▶ SUPPLIED INFORMATION

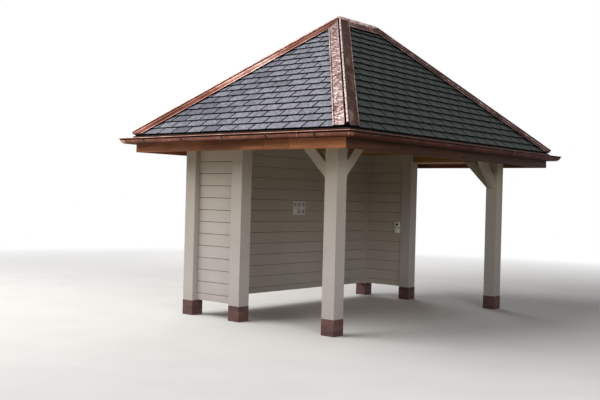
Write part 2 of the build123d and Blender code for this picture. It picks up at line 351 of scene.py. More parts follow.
def slate(name, stops, scuffs, clefts_colour, gloss):
    """Riven slate: a tone for each piece, clefts in the surface, pale scuffs and dark edges."""
    g = Graph(name)
    tone = g.tone()
    grain = g.noise(26.0, detail=8.0, roughness=0.7, distortion=0.3)
    clefts = g.noise(7.0, detail=5.0, roughness=0.5, distortion=1.2)
    body = g.ramp(tone, stops)
    body = g.mix(g.map(grain, 0.47, 0.60, 0.0, 0.8), body, scuffs)
    body = g.mix(g.map(grain, 0.38, 0.47, 0.6, 0.0), body, clefts_colour)
    body = g.mix(g.map(clefts, 0.35, 0.60, 0.30, 0.0), body, clefts_colour)
    body = g.mix(g.map(tone, SLATE_DARKEST, 0.0, 0.6, 0.0), body, clefts_colour)
    body = g.edged(body, (15, 15, 18))
    rough = g.map(grain, 0.3, 0.7, 0.46, 0.66)
    return g.surface(body, rough, g.relief((clefts, 0.006, 0.5), (grain, 0.002, 0.5)), gloss)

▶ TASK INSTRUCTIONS
Write the listing out again, exactly as shown above.

▶ OUTPUT BELOW
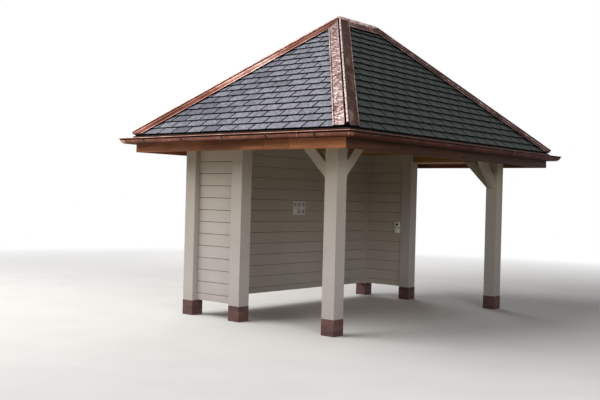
Write part 2 of the build123d and Blender code for this picture. It picks up at line 351 of scene.py. More parts follow.
def slate(name, stops, scuffs, clefts_colour, gloss):
    """Riven slate: a tone for each piece, clefts in the surface, pale scuffs and dark edges."""
    g = Graph(name)
    tone = g.tone()
    grain = g.noise(26.0, detail=8.0, roughness=0.7, distortion=0.3)
    clefts = g.noise(7.0, detail=5.0, roughness=0.5, distortion=1.2)
    body = g.ramp(tone, stops)
    body = g.mix(g.map(grain, 0.47, 0.60, 0.0, 0.8), body, scuffs)
    body = g.mix(g.map(grain, 0.38, 0.47, 0.6, 0.0), body, clefts_colour)
    body = g.mix(g.map(clefts, 0.35, 0.60, 0.30, 0.0), body, clefts_colour)
    body = g.mix(g.map(tone, SLATE_DARKEST, 0.0, 0.6, 0.0), body, clefts_colour)
    body = g.edged(body, (15, 15, 18))
    rough = g.map(grain, 0.3, 0.7, 0.46, 0.66)
    return g.surface(body, rough, g.relief((clefts, 0.006, 0.5), (grain, 0.002, 0.5)), gloss)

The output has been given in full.